## [Requirements]
Give back the lines exactly, from the first one to the line with "draw, or all", both ends included.

## [Material]
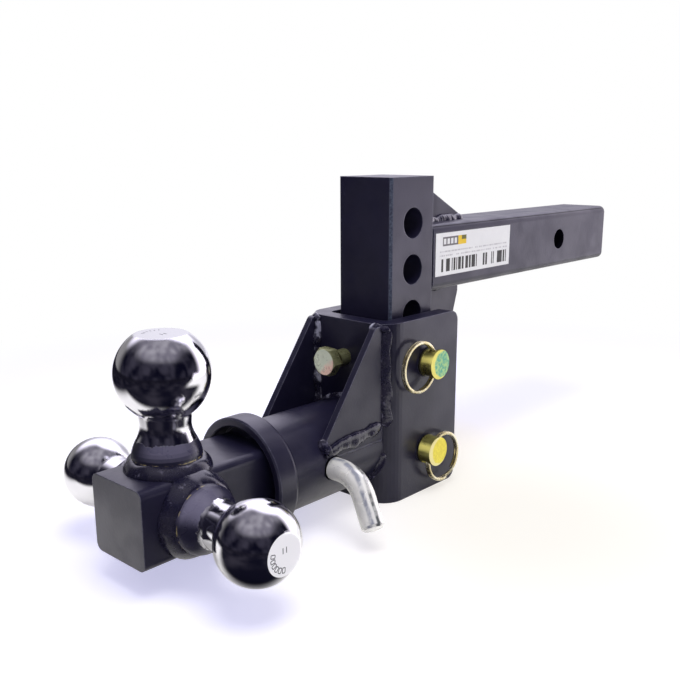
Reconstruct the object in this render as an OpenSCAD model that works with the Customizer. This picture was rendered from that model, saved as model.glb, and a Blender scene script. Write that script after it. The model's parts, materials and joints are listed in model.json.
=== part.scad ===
// Adjustable tri-ball hitch mount for a 2 inch receiver.
// A square shank carries an upright post. A bent channel is pinned to the post at one of several
// heights, and a round sleeve on the channel holds a turnable square head with three tow balls.
// +Z up, +Y towards the vehicle, +X to the side where the pin ends and the split rings show.
// The origin is the centre of the hitch-pin hole through the shank. All lengths in mm.

/* [Part shown] */
// Node to draw, or all

/* [Shank] */
// Outer width of the square shank
shank_w = 50.8; // [50:0.2:51]
// Wall thickness of the shank tube
shank_wall = 6.35; // [4:0.05:8]
// Outer corner radius of the shank tube
shank_corner_r = 6; // [3:0.5:7]
// Distance from the pin hole to the post axis
hole_to_post = 217; // [190:1:240]
// Distance from the pin hole to the free end
hole_to_end = 88; // [60:1:110]
// Radius of the hitch-pin hole through the shank
shank_hole_r = 8.75; // [8.2:0.05:9]

/* [Shank gussets and label] */
// Thickness of the two plates on the post's rear
shank_gus_t = 9.5; // [6:0.5:12]
// Length of the upper plate along the shank
upper_gus_l = 66; // [64:1:90]
// Length of the lower plate along the shank
lower_gus_l = 62; // [40:1:80]
// Depth of the lower plate below the shank axis
lower_gus_z = 150; // [130:1:155]
// Length of the label
label_l = 104; // [80:1:110]
// Height of the label
label_h = 33; // [20:1:36]

/* [Post] */
// Width of the square post
post_w = 50.8; // [50:0.2:51]
// Bevel on the long edges of the post
post_bevel = 1.8; // [0.5:0.1:3]
// Height of the post above the shank axis
post_top = 61.6; // [58:0.2:66]
// Depth of the post below the shank axis
post_bottom = 161.5; // [158:0.5:168]
// Height of the top hole above the shank axis
hole_top = 28.4; // [27:0.2:30]
// Vertical pitch of the height holes
hole_pitch = 34; // [33.5:0.1:34.4]
// Number of height holes
hole_count = 6; // [6]
// Radius of the height holes
height_hole_r = 11.2; // [11.15:0.05:11.2]

/* [Channel] */
// Half of the outer width of the channel
ch_half = 40.5; // [39.5:0.5:42]
// Plate thickness of the channel
ch_t = 12.7; // [10:0.1:13]
// Outer bend radius of the channel
ch_bend_r = 18; // [16:0.5:20]
// Distance from the post axis to the front face
ch_front = 47; // [46:0.5:49]
// Distance from the post axis to the rear edges
ch_rear = 38; // [32:0.5:42]
// Height of the channel's top edge
ch_top = -39.2; // [-42:0.2:-38]
// Height of the channel's bottom edge
ch_bottom = -175.4; // [-178:0.2:-172]
// Radius on the upper and lower rear corners
ch_corner_r = 8; // [4:1:12]

/* [Sleeve and collar] */
// Outer radius of the sleeve tube
sleeve_r = 34; // [33:0.5:36]
// Height of the sleeve axis
sleeve_z = -132.1; // [-134:0.1:-130]
// Distance from the post axis to the tube's front end
sleeve_front = 140; // [138:0.5:141]
// Outer radius of the collar
collar_r = 41.5; // [40:0.5:43]
// Inner radius of the collar's cup
cup_r = 35.4; // [34.6:0.1:36]
// Distance from the post axis to the collar's rear face
collar_rear = 135.2; // [133:0.2:136]
// Distance from the post axis to the collar's front rim
collar_front = 152.4; // [148:0.2:156]

/* [Gussets on the channel] */
// Distance from the centre plane to a gusset's outer face
gus_x = 33.5; // [32:0.5:34]
// Thickness of the gusset plates
gus_t = 5; // [4:0.5:6]
// Distance from the post axis to the lower tip of a gusset
gus_tip = 102; // [96:1:106]

/* [Ball head] */
// Width of the square head bar
head_w = 50.4; // [48:0.2:50.8]
// Corner radius of the head bar
head_corner_r = 5; // [3:0.5:6]
// Distance from the post axis to the front face of the head
head_front = 245.2; // [240:0.2:250]
// Distance from the post axis to the ball centres
ball_y = 207.8; // [204:0.2:211]
// Radius of the round stub inside the sleeve
stub_r = 25.4; // [24:0.1:25.4]
// Diameter of the top ball
top_ball_d = 58.74; // [50.8:0.01:58.74]
// Diameter of the right ball
right_ball_d = 50.8; // [47.62:0.01:58.74]
// Diameter of the left ball
left_ball_d = 47.62; // [47.62:0.01:58.74]

/* [Pins] */
// Radius of the two clevis pins
clevis_r = 11.1; // [11.05:0.05:11.1]
// Height hole that holds the upper clevis pin, counted from the top
upper_hole = 3; // [3]
// Height hole that holds the lower clevis pin, counted from the top
lower_hole = 5; // [5]
// Turn of the lower clevis pin about its own axis
lower_turn = -32; // [-60:1:0]
// Turn of the bolt's hexagon about its own axis
bolt_turn = 4; // [0:1:59]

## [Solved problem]
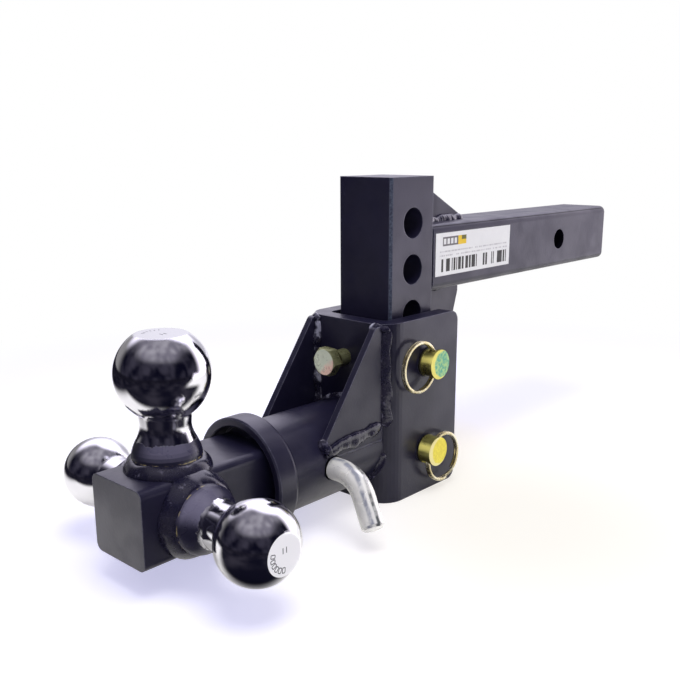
Reconstruct the object in this render as an OpenSCAD model that works with the Customizer. This picture was rendered from that model, saved as model.glb, and a Blender scene script. Write that script after it. The model's parts, materials and joints are listed in model.json.
=== part.scad ===
// Adjustable tri-ball hitch mount for a 2 inch receiver.
// A square shank carries an upright post. A bent channel is pinned to the post at one of several
// heights, and a round sleeve on the channel holds a turnable square head with three tow balls.
// +Z up, +Y towards the vehicle, +X to the side where the pin ends and the split rings show.
// The origin is the centre of the hitch-pin hole through the shank. All lengths in mm.

/* [Part shown] */
// Node to draw, or all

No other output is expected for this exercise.